- The task: Copy out the listing exactly.
BEGIN
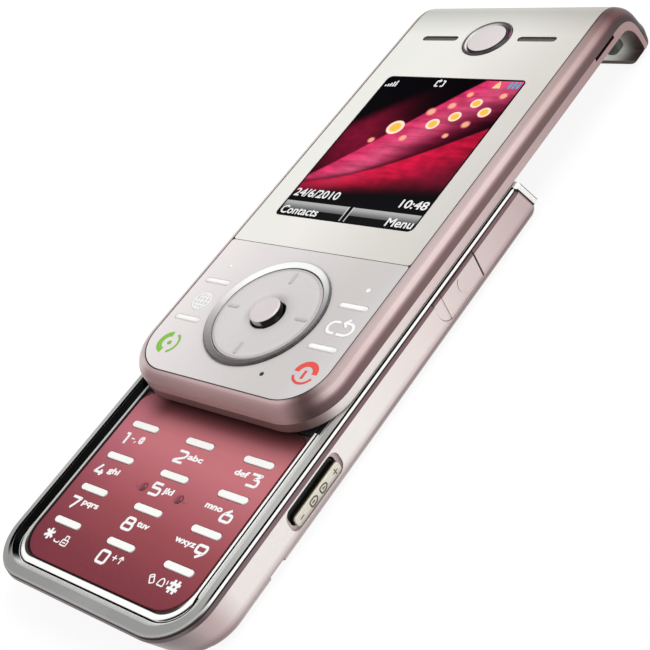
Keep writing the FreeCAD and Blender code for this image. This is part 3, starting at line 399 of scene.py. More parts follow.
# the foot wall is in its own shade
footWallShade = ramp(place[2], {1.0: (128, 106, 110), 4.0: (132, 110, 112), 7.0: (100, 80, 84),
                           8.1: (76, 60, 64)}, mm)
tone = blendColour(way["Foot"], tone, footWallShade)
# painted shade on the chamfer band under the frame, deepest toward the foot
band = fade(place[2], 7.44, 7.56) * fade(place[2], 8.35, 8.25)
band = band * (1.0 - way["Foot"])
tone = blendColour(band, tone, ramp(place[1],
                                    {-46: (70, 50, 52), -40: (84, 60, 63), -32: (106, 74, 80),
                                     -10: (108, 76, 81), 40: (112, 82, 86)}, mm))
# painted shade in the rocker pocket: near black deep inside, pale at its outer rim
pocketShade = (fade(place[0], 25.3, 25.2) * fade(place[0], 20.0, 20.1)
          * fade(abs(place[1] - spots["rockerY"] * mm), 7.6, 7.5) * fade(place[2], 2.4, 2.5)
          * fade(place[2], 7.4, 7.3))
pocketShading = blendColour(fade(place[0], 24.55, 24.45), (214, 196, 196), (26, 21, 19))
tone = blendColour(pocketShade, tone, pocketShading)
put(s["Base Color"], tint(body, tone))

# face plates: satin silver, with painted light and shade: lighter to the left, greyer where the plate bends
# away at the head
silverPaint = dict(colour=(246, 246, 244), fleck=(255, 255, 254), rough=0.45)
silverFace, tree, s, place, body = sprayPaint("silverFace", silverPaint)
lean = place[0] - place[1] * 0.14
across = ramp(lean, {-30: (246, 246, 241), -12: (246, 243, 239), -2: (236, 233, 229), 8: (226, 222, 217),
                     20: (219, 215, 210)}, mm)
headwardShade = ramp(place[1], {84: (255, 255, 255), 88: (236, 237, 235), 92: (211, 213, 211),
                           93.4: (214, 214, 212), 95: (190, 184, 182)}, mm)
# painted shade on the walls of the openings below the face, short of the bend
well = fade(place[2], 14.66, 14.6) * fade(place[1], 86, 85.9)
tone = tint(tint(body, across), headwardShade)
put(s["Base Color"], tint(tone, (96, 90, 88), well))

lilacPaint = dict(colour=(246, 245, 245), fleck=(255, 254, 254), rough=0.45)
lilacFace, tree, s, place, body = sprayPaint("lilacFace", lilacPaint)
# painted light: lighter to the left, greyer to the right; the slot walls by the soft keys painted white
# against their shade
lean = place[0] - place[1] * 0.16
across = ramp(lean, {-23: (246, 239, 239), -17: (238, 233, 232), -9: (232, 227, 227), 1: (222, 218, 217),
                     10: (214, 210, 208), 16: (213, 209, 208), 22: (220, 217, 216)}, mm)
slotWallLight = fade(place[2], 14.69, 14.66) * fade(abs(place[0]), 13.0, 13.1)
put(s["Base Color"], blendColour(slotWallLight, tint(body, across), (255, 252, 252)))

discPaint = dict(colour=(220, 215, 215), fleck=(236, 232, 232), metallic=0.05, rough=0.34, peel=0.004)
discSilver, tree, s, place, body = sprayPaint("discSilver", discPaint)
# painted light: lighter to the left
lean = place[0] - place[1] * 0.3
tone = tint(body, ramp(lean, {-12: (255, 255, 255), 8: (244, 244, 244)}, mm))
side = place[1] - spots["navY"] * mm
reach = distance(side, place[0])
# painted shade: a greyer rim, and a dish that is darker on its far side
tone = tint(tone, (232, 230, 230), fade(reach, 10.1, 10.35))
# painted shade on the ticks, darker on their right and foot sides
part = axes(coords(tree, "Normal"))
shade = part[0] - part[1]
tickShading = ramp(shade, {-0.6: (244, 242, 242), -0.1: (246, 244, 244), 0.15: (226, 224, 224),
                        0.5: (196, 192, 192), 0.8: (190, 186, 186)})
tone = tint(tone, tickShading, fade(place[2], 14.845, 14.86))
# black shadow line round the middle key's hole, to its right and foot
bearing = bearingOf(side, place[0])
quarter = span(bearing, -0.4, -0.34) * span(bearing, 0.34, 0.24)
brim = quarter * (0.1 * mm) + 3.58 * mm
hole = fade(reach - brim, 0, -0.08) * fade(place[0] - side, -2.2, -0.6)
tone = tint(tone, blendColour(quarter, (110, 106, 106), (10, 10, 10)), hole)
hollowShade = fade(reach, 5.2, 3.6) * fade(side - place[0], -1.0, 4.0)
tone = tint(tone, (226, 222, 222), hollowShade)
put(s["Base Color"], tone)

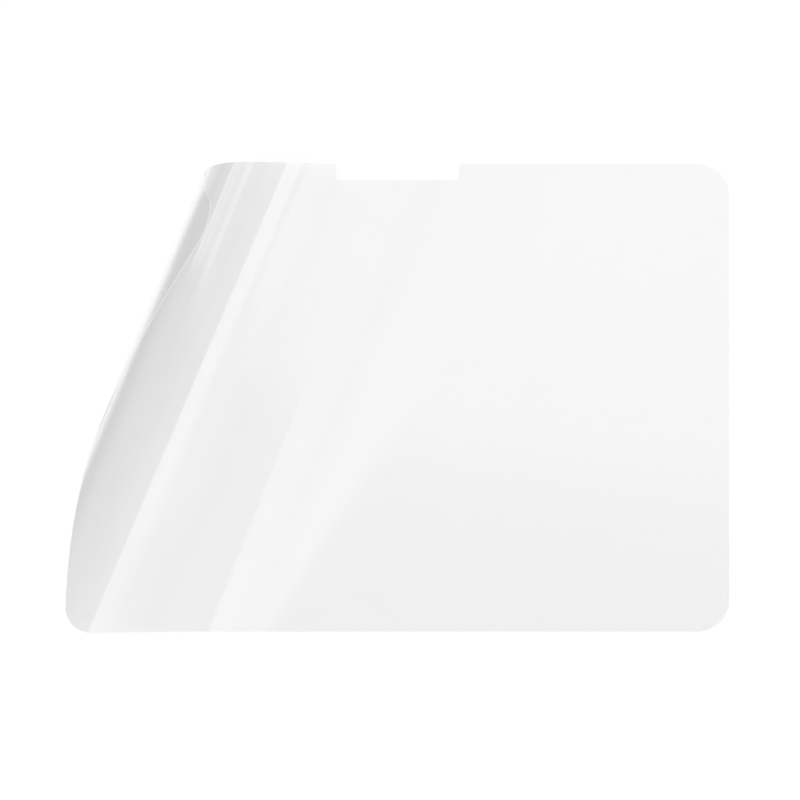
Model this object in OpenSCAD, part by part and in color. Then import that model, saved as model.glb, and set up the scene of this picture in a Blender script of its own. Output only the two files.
END
- Full solution:
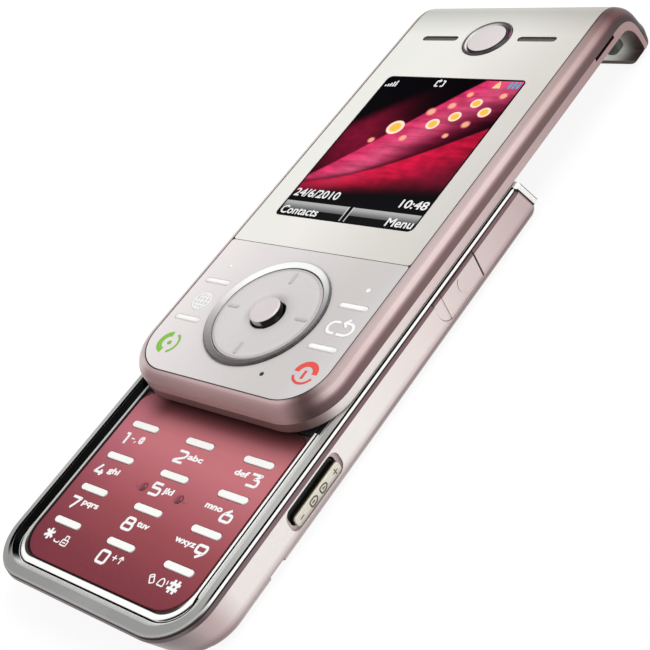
Keep writing the FreeCAD and Blender code for this image. This is part 3, starting at line 399 of scene.py. More parts follow.
# the foot wall is in its own shade
footWallShade = ramp(place[2], {1.0: (128, 106, 110), 4.0: (132, 110, 112), 7.0: (100, 80, 84),
                           8.1: (76, 60, 64)}, mm)
tone = blendColour(way["Foot"], tone, footWallShade)
# painted shade on the chamfer band under the frame, deepest toward the foot
band = fade(place[2], 7.44, 7.56) * fade(place[2], 8.35, 8.25)
band = band * (1.0 - way["Foot"])
tone = blendColour(band, tone, ramp(place[1],
                                    {-46: (70, 50, 52), -40: (84, 60, 63), -32: (106, 74, 80),
                                     -10: (108, 76, 81), 40: (112, 82, 86)}, mm))
# painted shade in the rocker pocket: near black deep inside, pale at its outer rim
pocketShade = (fade(place[0], 25.3, 25.2) * fade(place[0], 20.0, 20.1)
          * fade(abs(place[1] - spots["rockerY"] * mm), 7.6, 7.5) * fade(place[2], 2.4, 2.5)
          * fade(place[2], 7.4, 7.3))
pocketShading = blendColour(fade(place[0], 24.55, 24.45), (214, 196, 196), (26, 21, 19))
tone = blendColour(pocketShade, tone, pocketShading)
put(s["Base Color"], tint(body, tone))

# face plates: satin silver, with painted light and shade: lighter to the left, greyer where the plate bends
# away at the head
silverPaint = dict(colour=(246, 246, 244), fleck=(255, 255, 254), rough=0.45)
silverFace, tree, s, place, body = sprayPaint("silverFace", silverPaint)
lean = place[0] - place[1] * 0.14
across = ramp(lean, {-30: (246, 246, 241), -12: (246, 243, 239), -2: (236, 233, 229), 8: (226, 222, 217),
                     20: (219, 215, 210)}, mm)
headwardShade = ramp(place[1], {84: (255, 255, 255), 88: (236, 237, 235), 92: (211, 213, 211),
                           93.4: (214, 214, 212), 95: (190, 184, 182)}, mm)
# painted shade on the walls of the openings below the face, short of the bend
well = fade(place[2], 14.66, 14.6) * fade(place[1], 86, 85.9)
tone = tint(tint(body, across), headwardShade)
put(s["Base Color"], tint(tone, (96, 90, 88), well))

lilacPaint = dict(colour=(246, 245, 245), fleck=(255, 254, 254), rough=0.45)
lilacFace, tree, s, place, body = sprayPaint("lilacFace", lilacPaint)
# painted light: lighter to the left, greyer to the right; the slot walls by the soft keys painted white
# against their shade
lean = place[0] - place[1] * 0.16
across = ramp(lean, {-23: (246, 239, 239), -17: (238, 233, 232), -9: (232, 227, 227), 1: (222, 218, 217),
                     10: (214, 210, 208), 16: (213, 209, 208), 22: (220, 217, 216)}, mm)
slotWallLight = fade(place[2], 14.69, 14.66) * fade(abs(place[0]), 13.0, 13.1)
put(s["Base Color"], blendColour(slotWallLight, tint(body, across), (255, 252, 252)))

discPaint = dict(colour=(220, 215, 215), fleck=(236, 232, 232), metallic=0.05, rough=0.34, peel=0.004)
discSilver, tree, s, place, body = sprayPaint("discSilver", discPaint)
# painted light: lighter to the left
lean = place[0] - place[1] * 0.3
tone = tint(body, ramp(lean, {-12: (255, 255, 255), 8: (244, 244, 244)}, mm))
side = place[1] - spots["navY"] * mm
reach = distance(side, place[0])
# painted shade: a greyer rim, and a dish that is darker on its far side
tone = tint(tone, (232, 230, 230), fade(reach, 10.1, 10.35))
# painted shade on the ticks, darker on their right and foot sides
part = axes(coords(tree, "Normal"))
shade = part[0] - part[1]
tickShading = ramp(shade, {-0.6: (244, 242, 242), -0.1: (246, 244, 244), 0.15: (226, 224, 224),
                        0.5: (196, 192, 192), 0.8: (190, 186, 186)})
tone = tint(tone, tickShading, fade(place[2], 14.845, 14.86))
# black shadow line round the middle key's hole, to its right and foot
bearing = bearingOf(side, place[0])
quarter = span(bearing, -0.4, -0.34) * span(bearing, 0.34, 0.24)
brim = quarter * (0.1 * mm) + 3.58 * mm
hole = fade(reach - brim, 0, -0.08) * fade(place[0] - side, -2.2, -0.6)
tone = tint(tone, blendColour(quarter, (110, 106, 106), (10, 10, 10)), hole)
hollowShade = fade(reach, 5.2, 3.6) * fade(side - place[0], -1.0, 4.0)
tone = tint(tone, (226, 222, 222), hollowShade)
put(s["Base Color"], tone)

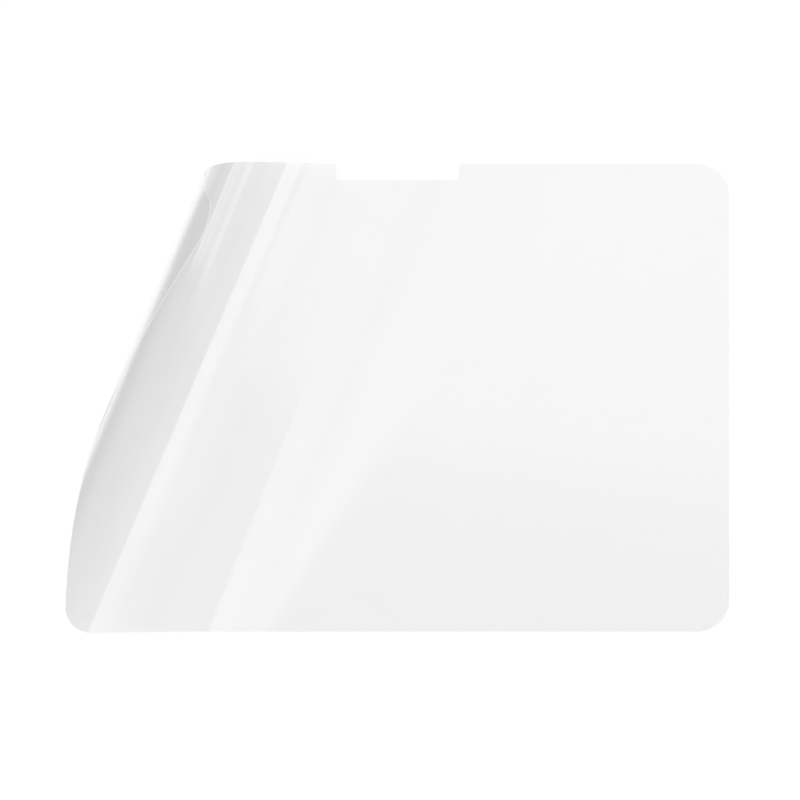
Model this object in OpenSCAD, part by part and in color. Then import that model, saved as model.glb, and set up the scene of this picture in a Blender script of its own. Output only the two files.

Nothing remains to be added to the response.